**PROBLEM TO WORK ON:**
Whenever a line below holds the word "scene", copy that line.

**GIVEN DATA:**
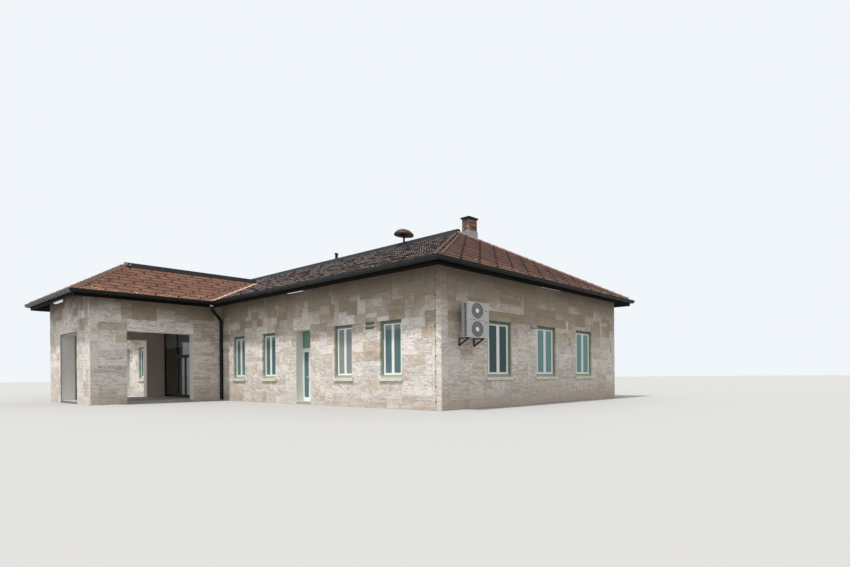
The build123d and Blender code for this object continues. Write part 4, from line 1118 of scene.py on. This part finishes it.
ridge_margin = 0.12
valley_margin = 0.09
front_outline = [(x_porch_eave, 0, None), (x_eave, 0, 0), (x_ridge_end, main_run, ridge_margin),
                 (0, main_run, 0), (0, valley_run, valley_margin)]
rear_outline = [(-x_eave, 0, None), (x_eave, 0, 0), (x_ridge_end, main_run, ridge_margin),
                (-x_ridge_end, main_run, 0)]
end_outline = [(-main_run, 0, None), (main_run, 0, 0), (0, end_run, 0)]
porch_outline = [(y_porch_eave, 0, None), (y_eave, 0, valley_margin),
                 (y_eave + valley_run, x_porch_eave, ridge_margin), (y_porch_ridge, x_porch_eave, 0)]
porch_front_outline = [(-x_porch_eave, 0, None), (x_porch_eave, 0, 0), (0, hip_run, 0)]
slopes = {
    "street_right": ((0, y_eave, eave_z), RIGHT, main_slope, front_outline),
    "street_left": ((0, y_eave, eave_z), RIGHT, main_slope, mirrored(front_outline)),
    "platform": ((0, y_rear_eave, eave_z), LEFT, main_slope, rear_outline),
    "end_right": ((x_eave, y_middle, eave_z), PLATFORM, end_slope, end_outline),
    "end_left": ((-x_eave, y_middle, eave_z), STREET, end_slope, end_outline),
    "porch_right": ((x_porch_eave, 0, eave_z), PLATFORM, porch_slope, porch_outline),
    "porch_left": ((-x_porch_eave, 0, eave_z), STREET, porch_slope, mirrored(porch_outline)),
    "porch_front": ((0, y_porch_eave, eave_z), RIGHT, hip_slope, porch_front_outline),
}
# Each side gets its copy of the one clay, with its own painted shade and glints
clays = {"street": street_clay, "platform": porch_clay, "end": end_clay, "porch": porch_clay}
for seed, (side, slope_data) in enumerate(slopes.items(), 21):
    tiled_slope("tiles_" + side, *slope_data, clays[side.split("_")[0]], seed)

# Snow guards: one dark hook on every third tile, staggered from course to course
guard_pitch = 3 * tile_cover
guard_high = 0.05
guard_wide = 0.07
guard_reach = 0.09
guard_corners = 8
guard_along, guard_up = 0.5 * tile_cover, 0.45 * tile_course
guard_drop = 0.4 * guard_high


def snow_guards(name, eave_point, along, slope, outline):
    """Hooks on one slope, those past its hips and valleys taken away."""
    points, left, right, top = slope_corners(slope, outline)
    bpy.ops.mesh.primitive_cube_add(size=1)
    hook = bpy.context.object
    edit_mode()
    bpy.ops.transform.resize(value=(guard_wide, guard_reach, guard_high))
    select(hook, "FACE", lambda face: face.normal.y > 0.9)
    bpy.ops.transform.resize(value=(0.5, 1, 0.12))
    bpy.ops.transform.translate(value=(0, 0, -guard_drop))
    object_mode()
    hook.data.transform(Matrix.Translation((left + guard_along, guard_up - eave_reach,
                                            tile_lift + tile_nose * 0.6 + guard_drop)))
    half_bond(hook, math.ceil((right - left) / guard_pitch), guard_pitch, guard_pitch / 2,
              math.ceil(top / tile_course / 2))
    edges = [(point - outward * guard_reach, outward) for point, outward in sloping_edges(points, outline)]
    edges.append((Vector((0, top - 2 * guard_reach)), Vector((0, 1))))
    edit_mode()
    mesh = bmesh.from_edit_mesh(hook.data)
    verts = list(mesh.verts)
    for first in range(0, len(verts), guard_corners):
        corners = verts[first:first + guard_corners]
        middle = sum((vert.co for vert in corners), Vector()) / guard_corners
        outside = any((middle.xy - point).dot(outward) > 0 for point, outward in edges)
        for vert in corners:
            vert.select_set(outside)
    mesh.select_flush(True)
    bmesh.update_edit_mesh(hook.data)
    bpy.ops.mesh.select_mode(type="VERT")
    bpy.ops.mesh.delete(type="VERT")
    object_mode()
    settle(hook, slope_matrix(eave_point, along, slope))
    finished([hook], name, ridge_metal)


for side, slope_data in slopes.items():
    snow_guards("snow_guards_" + side, *slope_data)

# Rounded hip tiles
hip_radius = 0.115
hip_length = 0.4
hip_course = 0.35
hip_sides = 20
hip_taper = 0.86
hip_wall = 0.014
hip_sink = 0.03
hip_foot = -0.35 * hip_radius
hip_tilt = math.radians(2.2)
hip_start = 0.1
hip_stop = 0.1


def hip_row(side, foot, top):
    """Half-round tiles, each lapping the one below, from an eave corner up to the ridge."""
    foot, top = (Vector((side * x, y, z)) for x, y, z in (foot, top))
    up = (top - foot).normalized()
    tile = cylinder(hip_sides, hip_radius, hip_length, turn=(-math.pi / 2, 0, 0), ends="NOTHING")
    edit_mode()
    delete_faces(tile, lambda face: face.calc_center_median().z < hip_foot)
    select(tile, "EDGE", lambda edge: all(vert.co.y > 0 for vert in edge.verts))
    bpy.ops.transform.resize(value=(hip_taper, 1, hip_taper), center_override=(0, 0, 0))
    object_mode()
    apply_modifier(tile, "SOLIDIFY", thickness=hip_wall, offset=-1)
    tile.data.transform(Matrix.Rotation(hip_tilt, 4, "X"))
    tile.data.transform(Matrix.Translation((0, hip_start + hip_length / 2, -hip_sink)))
    repeat(tile, math.ceil(((top - foot).length - hip_start - hip_stop) / hip_course), 0, hip_course, 0)
    settle(tile, placed(foot, UP.cross(up).normalized(), up))
    return tile


rows = []
for side in (-1, 1):
    for y_corner in (y_eave, y_rear_eave):
        rows.append(hip_row(side, (x_eave, y_corner, eave_z), (x_ridge_end, y_middle, ridge_z)))
    rows.append(hip_row(side, (x_porch_eave, y_porch_eave, eave_z), (0, y_porch_ridge, porch_ridge_z)))
hips = finished(rows, "hip_tile_rows", hip_clay, smooth=True)
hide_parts("hip_tiles")

# Valley sheets
valley_half = 0.192
valley_lift = UP * 0.012
sheet_thick = 0.003
sheets = []
for side in (-1, 1):
    foot = Vector((side * x_porch_eave, y_eave, eave_z))
    top = Vector((0, y_eave + valley_run, porch_ridge_z))
    sheet = grid(2, 12)
    for vert in sheet.data.vertices:
        spot = foot.lerp(top, vert.co.y + 0.5) + valley_lift
        if vert.co.x < -0.1:
            spot += RIGHT * side * valley_half
        elif vert.co.x > 0.1:
            spot += STREET * valley_half
        vert.co = spot
    if side > 0:
        sheet.data.flip_normals()
    apply_modifier(sheet, "SOLIDIFY", thickness=sheet_thick, offset=1)
    sheets.append(sheet)
finished(sheets, "valley_sheets", valley_metal)

# Boarded soffits, from corner to corner round the eaves, mitred at the hips but not in the valleys
board_width = 0.118
board_gap = 0.01
board_drop = 0.012
soffit_z = eave_z - roof_thick
soffit_lines = lattice_lines([0, overhang], board_width)
eave_corners = [  # place, mitre, slope of the roof between this corner and the next
    (x_porch_eave, y_eave, 0, main_slope), (x_eave, y_eave, 1, end_slope),
    (x_eave, y_rear_eave, 1, main_slope), (-x_eave, y_rear_eave, 1, end_slope),
    (-x_eave, y_eave, 1, main_slope), (-x_porch_eave, y_eave, 0, porch_slope),
    (-x_porch_eave, y_porch_eave, 1, hip_slope), (x_porch_eave, y_porch_eave, 1, porch_slope)]


def soffit(here, there):
    """Boards under the eave between two corners."""
    *_, start_mitre, slope = here
    *_, stop_mitre, _ = there
    start, stop = Vector((*here[:2], soffit_z)), Vector((*there[:2], soffit_z))
    along = (stop - start).normalized()
    boards = grid(1, len(soffit_lines) - 1)
    for vert in boards.data.vertices:
        run = soffit_lines[round((vert.co.y + 0.5) * (len(soffit_lines) - 1))]
        edge = start + along * start_mitre * run if vert.co.x < 0 else stop - along * stop_mitre * run
        vert.co = edge + (UP.cross(along) + UP * slope) * run
    edit_mode()
    bpy.ops.mesh.select_all(action="SELECT")
    bpy.ops.mesh.normals_make_consistent(inside=False)
    if next(iter(bmesh.from_edit_mesh(boards.data).faces)).normal.z > 0:
        bpy.ops.mesh.flip_normals()
    bpy.ops.mesh.inset(thickness=board_gap / 2, depth=board_drop, use_individual=True)
    object_mode()
    return boards


soffits = [soffit(here, there) for here, there in with_next(eave_corners)]
finished(soffits, "soffit_boards", wood)

# Gutter straps, following the gutter's round bottom and straight sides
strap_pitch = 0.6
strap_wide = 0.025
strap_radius = 0.084
strap_end = 0.008
gutter_radius = 0.08
gutter_side = 0.065
gutter_line = overhang + gutter_radius
gutter_z = high("gutters_long").z - gutter_side


def gutter_straps(start, stop):
    """Straps round one gutter run: half tubes with straight sides up to the gutter's top."""
    start, stop = Vector((*start, gutter_z)), Vector((*stop, gutter_z))
    along = (stop - start).normalized()
    length = (stop - start).length
    count = int(length / strap_pitch)
    strap = cylinder(24, strap_radius, strap_wide, turn=(math.pi / 2, 0, 0), ends="NOTHING")
    edit_mode()
    delete_faces(strap, lambda face: face.calc_center_median().z > 0)
    select(strap, "EDGE", lambda edge: all(vert.co.z > -1e-4 for vert in edge.verts))
    extrude(0, 0, gutter_side - strap_end)
    bpy.ops.mesh.select_all(action="SELECT")
    bpy.ops.mesh.normals_make_consistent(inside=False)
    object_mode()
    apply_modifier(strap, "SOLIDIFY", thickness=sheet_thick, offset=1)
    repeat(strap, count, 0, strap_pitch, 0)
    settle(strap, placed(start + along * (length - (count - 1) * strap_pitch) / 2, along.cross(UP), along))
    return strap


gx, gy, gy_rear = x_end + gutter_line, y_front - gutter_line, y_rear + gutter_line
gx_porch, gy_porch = x_porch + gutter_line, y_porch - gutter_line
gutter_corners = [(gx, gy_rear), (gx, gy), (gx_porch, gy), (gx_porch, gy_porch), (-gx_porch, gy_porch),
                  (-gx_porch, gy), (-gx, gy), (-gx, gy_rear)]
straps = [gutter_straps(here, there) for here, there in with_next(gutter_corners)]
finished(straps, "gutter_straps", shadow_black)

# Bright clamps round the funnels, with their tightening ears
ring_high = 0.06
ring_radius = 0.077
ring_thick = 0.004
ear_size = (0.03, 0.022, 0.7 * ring_high)
ear_stand = 0.008
ring_z = low("gutters_long").z - ring_high
rings = []
for ring_x in (-gx_porch, gx_porch):
    ring = cylinder(32, ring_radius, ring_high, (ring_x, gy, ring_z), ends="NOTHING")
    apply_modifier(ring, "SOLIDIFY", thickness=ring_thick, offset=1)
    apply_modifier(ring, "BEVEL", width=fine_edge, segments=2)
    ears = bevelled_box((ring_x, gy - ring_radius - ear_stand, ring_z), ear_size, 2 * fine_edge)
    rings += [ring, ears]
finished(rings, "funnel_rings", bright_metal, smooth=True)

# Floor, backdrop, light and camera


def seen(finish):
    """1 on the rays that show the backdrop, 0 on those that light the building by it."""
    camera, glossy, through = (finish.node("ShaderNodeLightPath", output=f"Is {kind} Ray")
                               for kind in ("Camera", "Glossy", "Transmission"))
    return camera.at_least(glossy).at_least(through)


bpy.ops.mesh.primitive_circle_add(vertices=96, radius=260, fill_type="NGON", location=(0, 0, -0.001))
floor = bpy.context.object
floor.name = "studio_floor"
floor_look = Finish("studio_floor")
floor_color = floor_look.mix(seen(floor_look), (0.15, 0.15, 0.147), (0.31, 0.31, 0.305))
floor.data.materials.append(floor_look.surface(floor_color, 0.9))
bpy.ops.object.transform_apply(location=True)

sky = Finish("studio", bpy.data.worlds)


def glow(color, strength):
    return sky.node("ShaderNodeBackground", None, {"Color": (*color, 1), "Strength": strength})


def blended(factor, first, second):
    return sky.node("ShaderNodeMixShader", None, {0: factor, 1: first, 2: second})


height = sky.node("ShaderNodeTexCoord", output="Generated").part(2)
soft = blended(height, glow((0.94, 0.93, 0.9), 0.53), glow((0.94, 0.94, 0.94), 1.5))
pale = glow((0.88, 0.92, 0.96), 1.0)
bpy.context.scene.world = sky.end("ShaderNodeOutputWorld", blended(seen(sky), soft, pale))

sun_from = Vector((-0.03, -1.0, 2.79))
bpy.ops.object.light_add(type="SUN", location=(-20, -40, 40))
sun = bpy.context.object
sun.name = "soft_sun"
sun.data.energy = 4.4
sun.data.angle = math.radians(3)
sun.data.color = (1.0, 0.975, 0.94)
sun.rotation_euler = sun_from.to_track_quat("Z", "Y").to_euler()

# Camera where the photograph was taken: near the corner, level, with a shifted frame
photo_width, photo_height = 850, 567
focal_px = 508.68
centre_column = 593.07
horizon_row = 374.97
roll = -0.00793
eye = (30.871, -12.841, 1.042)
forward = Vector((-0.5561, 0.8311, 0)).normalized()
right = forward.cross(UP)
camera_data = bpy.data.cameras.new("view")
camera = bpy.data.objects.new("view", camera_data)
bpy.context.scene.collection.objects.link(camera)
camera_data.sensor_width = 36.0
camera_data.lens = focal_px / photo_width * camera_data.sensor_width
camera_data.shift_x = (photo_width / 2 - centre_column) / photo_width
camera_data.shift_y = (horizon_row - photo_height / 2) / photo_width
camera_data.clip_end = 1000
camera.matrix_world = placed(eye, right * math.cos(roll) + UP * math.sin(roll),
                             UP * math.cos(roll) - right * math.sin(roll))
bpy.context.scene.camera = camera
bpy.context.scene.view_settings.view_transform = "Standard"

**CORRECT ANSWER:**
The build123d and Blender code for this object continues. Write part 4, from line 1118 of scene.py on. This part finishes it.
bpy.context.scene.world = sky.end("ShaderNodeOutputWorld", blended(seen(sky), soft, pale))
bpy.context.scene.collection.objects.link(camera)
bpy.context.scene.camera = camera
bpy.context.scene.view_settings.view_transform = "Standard"